Data entries:
++++++++++++++++++++

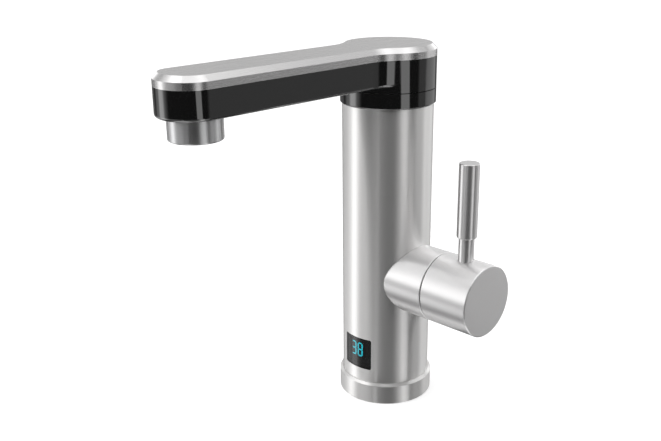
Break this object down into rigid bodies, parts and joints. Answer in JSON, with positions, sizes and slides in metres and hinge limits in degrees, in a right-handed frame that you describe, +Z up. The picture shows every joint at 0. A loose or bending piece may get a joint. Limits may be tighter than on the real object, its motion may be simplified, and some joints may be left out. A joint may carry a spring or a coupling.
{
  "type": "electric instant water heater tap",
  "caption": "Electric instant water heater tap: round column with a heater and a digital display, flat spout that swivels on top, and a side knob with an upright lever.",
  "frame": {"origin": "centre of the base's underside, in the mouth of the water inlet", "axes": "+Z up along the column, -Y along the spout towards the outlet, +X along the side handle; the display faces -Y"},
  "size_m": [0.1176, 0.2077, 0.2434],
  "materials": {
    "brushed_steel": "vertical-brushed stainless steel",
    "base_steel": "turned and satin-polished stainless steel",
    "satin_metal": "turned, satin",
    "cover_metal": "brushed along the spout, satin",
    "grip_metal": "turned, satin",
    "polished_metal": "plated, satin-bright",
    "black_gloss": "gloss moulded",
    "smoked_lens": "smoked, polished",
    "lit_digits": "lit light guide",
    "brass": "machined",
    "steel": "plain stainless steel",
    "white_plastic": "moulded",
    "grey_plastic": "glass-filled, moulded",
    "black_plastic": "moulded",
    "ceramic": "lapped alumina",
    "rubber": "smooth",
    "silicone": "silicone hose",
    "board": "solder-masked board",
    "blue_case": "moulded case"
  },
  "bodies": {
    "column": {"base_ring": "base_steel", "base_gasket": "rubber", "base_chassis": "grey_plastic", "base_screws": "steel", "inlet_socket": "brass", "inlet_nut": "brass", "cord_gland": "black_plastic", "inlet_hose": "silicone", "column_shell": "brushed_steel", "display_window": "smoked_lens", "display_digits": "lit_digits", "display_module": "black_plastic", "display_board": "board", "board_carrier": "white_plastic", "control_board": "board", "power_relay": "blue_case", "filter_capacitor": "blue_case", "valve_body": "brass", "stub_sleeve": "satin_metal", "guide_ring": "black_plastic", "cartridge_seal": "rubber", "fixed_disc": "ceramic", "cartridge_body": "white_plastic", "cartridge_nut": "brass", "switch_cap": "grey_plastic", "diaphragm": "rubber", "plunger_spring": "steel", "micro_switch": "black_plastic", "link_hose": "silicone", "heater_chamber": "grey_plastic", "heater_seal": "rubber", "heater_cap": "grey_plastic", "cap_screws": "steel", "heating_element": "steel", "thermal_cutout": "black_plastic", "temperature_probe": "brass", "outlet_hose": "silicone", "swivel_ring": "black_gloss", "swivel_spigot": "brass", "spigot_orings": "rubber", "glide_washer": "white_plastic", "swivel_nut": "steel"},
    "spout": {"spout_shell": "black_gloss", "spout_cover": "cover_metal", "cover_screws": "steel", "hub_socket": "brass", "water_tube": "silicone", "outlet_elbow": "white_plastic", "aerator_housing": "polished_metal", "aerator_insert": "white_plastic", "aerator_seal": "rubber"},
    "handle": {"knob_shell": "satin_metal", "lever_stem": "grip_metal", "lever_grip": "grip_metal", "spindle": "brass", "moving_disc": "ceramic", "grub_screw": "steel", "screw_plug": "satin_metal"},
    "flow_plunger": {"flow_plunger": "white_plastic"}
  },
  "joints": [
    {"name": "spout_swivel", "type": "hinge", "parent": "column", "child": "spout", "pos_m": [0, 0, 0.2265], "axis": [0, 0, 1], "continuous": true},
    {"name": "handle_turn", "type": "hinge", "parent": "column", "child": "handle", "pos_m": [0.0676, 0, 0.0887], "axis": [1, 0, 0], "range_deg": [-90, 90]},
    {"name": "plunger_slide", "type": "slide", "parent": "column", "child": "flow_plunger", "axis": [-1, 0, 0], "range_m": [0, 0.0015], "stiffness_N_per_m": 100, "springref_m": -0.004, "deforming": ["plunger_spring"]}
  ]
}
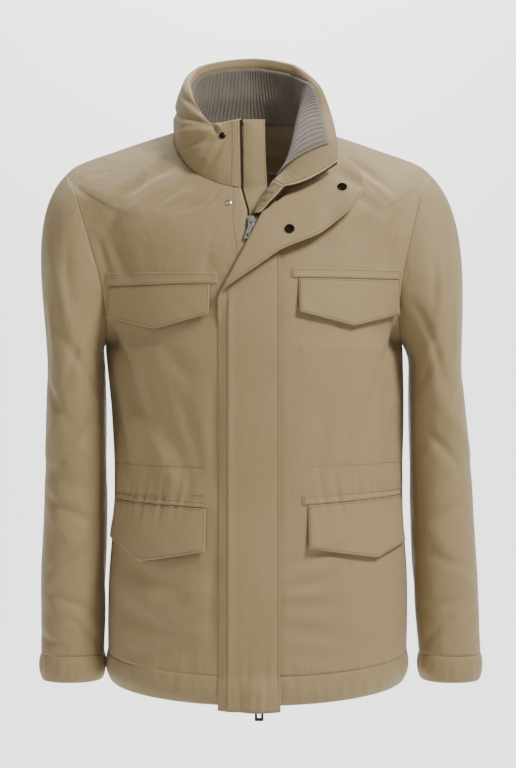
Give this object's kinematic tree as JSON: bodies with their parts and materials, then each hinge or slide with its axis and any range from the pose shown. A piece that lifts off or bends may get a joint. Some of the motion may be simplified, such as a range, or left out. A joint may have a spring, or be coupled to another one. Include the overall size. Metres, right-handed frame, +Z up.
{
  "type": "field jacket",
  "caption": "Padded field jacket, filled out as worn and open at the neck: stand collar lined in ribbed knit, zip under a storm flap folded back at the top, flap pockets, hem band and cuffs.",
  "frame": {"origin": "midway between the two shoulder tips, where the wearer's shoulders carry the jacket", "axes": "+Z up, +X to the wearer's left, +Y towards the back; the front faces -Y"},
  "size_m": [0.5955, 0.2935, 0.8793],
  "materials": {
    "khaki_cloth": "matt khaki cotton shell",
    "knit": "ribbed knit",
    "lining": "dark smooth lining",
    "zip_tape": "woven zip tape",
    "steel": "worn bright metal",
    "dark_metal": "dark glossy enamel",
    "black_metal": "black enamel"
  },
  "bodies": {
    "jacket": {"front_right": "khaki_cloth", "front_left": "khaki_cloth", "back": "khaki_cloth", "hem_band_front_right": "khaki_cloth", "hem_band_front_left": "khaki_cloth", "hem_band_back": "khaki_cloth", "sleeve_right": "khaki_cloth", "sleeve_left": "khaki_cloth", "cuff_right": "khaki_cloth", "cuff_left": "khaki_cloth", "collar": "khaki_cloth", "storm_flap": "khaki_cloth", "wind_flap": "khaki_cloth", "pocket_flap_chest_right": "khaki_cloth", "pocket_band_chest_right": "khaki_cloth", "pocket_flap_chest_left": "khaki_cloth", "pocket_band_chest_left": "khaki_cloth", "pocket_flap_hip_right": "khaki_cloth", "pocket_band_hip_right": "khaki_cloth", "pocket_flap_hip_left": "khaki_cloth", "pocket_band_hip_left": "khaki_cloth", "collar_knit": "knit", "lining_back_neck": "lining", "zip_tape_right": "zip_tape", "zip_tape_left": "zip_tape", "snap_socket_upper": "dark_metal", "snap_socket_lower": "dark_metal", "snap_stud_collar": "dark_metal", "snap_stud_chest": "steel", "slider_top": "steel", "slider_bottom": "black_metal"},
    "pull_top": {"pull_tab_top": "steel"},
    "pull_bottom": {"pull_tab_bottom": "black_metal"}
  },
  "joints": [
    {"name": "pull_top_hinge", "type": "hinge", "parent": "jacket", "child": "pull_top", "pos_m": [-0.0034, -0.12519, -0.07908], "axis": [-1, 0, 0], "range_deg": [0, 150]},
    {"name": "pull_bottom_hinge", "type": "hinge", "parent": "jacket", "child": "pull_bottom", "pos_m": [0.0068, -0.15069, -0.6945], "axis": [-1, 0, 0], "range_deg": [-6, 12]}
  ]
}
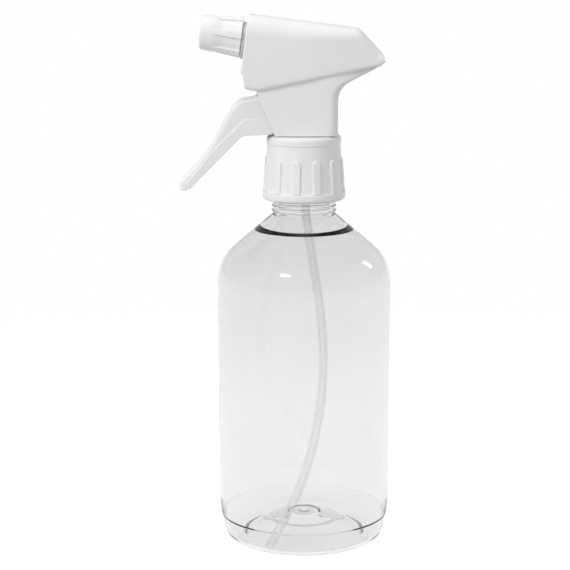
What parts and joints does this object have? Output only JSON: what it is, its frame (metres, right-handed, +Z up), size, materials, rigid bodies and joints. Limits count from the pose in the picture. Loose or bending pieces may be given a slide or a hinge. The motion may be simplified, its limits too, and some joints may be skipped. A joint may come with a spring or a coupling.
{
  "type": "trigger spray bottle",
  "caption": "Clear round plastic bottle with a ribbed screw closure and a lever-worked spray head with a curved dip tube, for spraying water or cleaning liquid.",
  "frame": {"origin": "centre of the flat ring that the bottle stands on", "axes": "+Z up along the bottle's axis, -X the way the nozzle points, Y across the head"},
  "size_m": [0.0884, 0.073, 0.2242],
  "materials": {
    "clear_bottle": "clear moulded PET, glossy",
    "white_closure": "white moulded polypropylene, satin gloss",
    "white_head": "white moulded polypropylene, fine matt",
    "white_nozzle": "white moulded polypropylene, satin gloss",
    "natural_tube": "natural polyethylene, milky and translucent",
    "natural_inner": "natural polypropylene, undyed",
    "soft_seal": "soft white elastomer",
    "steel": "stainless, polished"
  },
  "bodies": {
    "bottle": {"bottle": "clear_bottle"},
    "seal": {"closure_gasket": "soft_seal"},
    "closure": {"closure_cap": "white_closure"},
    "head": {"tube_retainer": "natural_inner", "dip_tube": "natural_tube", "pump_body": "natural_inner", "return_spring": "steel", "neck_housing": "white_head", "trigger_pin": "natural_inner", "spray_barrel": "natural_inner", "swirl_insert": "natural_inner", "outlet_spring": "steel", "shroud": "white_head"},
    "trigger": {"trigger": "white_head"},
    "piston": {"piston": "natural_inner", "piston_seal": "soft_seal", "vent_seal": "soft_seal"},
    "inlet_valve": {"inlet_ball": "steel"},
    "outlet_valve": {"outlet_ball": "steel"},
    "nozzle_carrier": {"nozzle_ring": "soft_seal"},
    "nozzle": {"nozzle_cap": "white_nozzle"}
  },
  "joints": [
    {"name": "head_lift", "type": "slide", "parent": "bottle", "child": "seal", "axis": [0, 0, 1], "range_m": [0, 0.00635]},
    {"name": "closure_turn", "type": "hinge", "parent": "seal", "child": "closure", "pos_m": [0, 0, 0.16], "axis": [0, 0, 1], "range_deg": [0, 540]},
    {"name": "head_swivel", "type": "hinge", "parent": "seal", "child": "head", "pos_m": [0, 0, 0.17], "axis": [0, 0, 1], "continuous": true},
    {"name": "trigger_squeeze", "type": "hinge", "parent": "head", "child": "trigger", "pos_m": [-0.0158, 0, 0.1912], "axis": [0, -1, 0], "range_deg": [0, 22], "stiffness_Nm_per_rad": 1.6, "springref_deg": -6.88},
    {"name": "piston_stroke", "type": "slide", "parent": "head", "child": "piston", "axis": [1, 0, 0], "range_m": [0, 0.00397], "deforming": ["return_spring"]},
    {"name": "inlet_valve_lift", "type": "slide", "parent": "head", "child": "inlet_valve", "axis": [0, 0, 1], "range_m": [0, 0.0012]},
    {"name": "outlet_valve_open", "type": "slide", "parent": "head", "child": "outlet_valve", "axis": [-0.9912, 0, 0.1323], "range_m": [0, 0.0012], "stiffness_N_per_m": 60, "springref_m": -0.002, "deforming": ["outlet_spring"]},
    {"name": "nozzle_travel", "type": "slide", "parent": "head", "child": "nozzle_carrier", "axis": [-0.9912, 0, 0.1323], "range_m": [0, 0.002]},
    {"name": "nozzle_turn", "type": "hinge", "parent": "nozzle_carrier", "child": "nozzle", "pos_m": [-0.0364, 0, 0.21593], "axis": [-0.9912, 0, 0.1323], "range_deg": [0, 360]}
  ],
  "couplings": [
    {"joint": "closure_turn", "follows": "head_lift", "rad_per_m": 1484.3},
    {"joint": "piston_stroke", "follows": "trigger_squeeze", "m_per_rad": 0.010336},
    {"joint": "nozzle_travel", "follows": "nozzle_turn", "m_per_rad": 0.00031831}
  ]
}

++++++++++++++++++++

Stated task:
Look for "pose" and pull out every line that has it.

Correct result:
Give this object's kinematic tree as JSON: bodies with their parts and materials, then each hinge or slide with its axis and any range from the pose shown. A piece that lifts off or bends may get a joint. Some of the motion may be simplified, such as a range, or left out. A joint may have a spring, or be coupled to another one. Include the overall size. Metres, right-handed frame, +Z up.
What parts and joints does this object have? Output only JSON: what it is, its frame (metres, right-handed, +Z up), size, materials, rigid bodies and joints. Limits count from the pose in the picture. Loose or bending pieces may be given a slide or a hinge. The motion may be simplified, its limits too, and some joints may be skipped. A joint may come with a spring or a coupling.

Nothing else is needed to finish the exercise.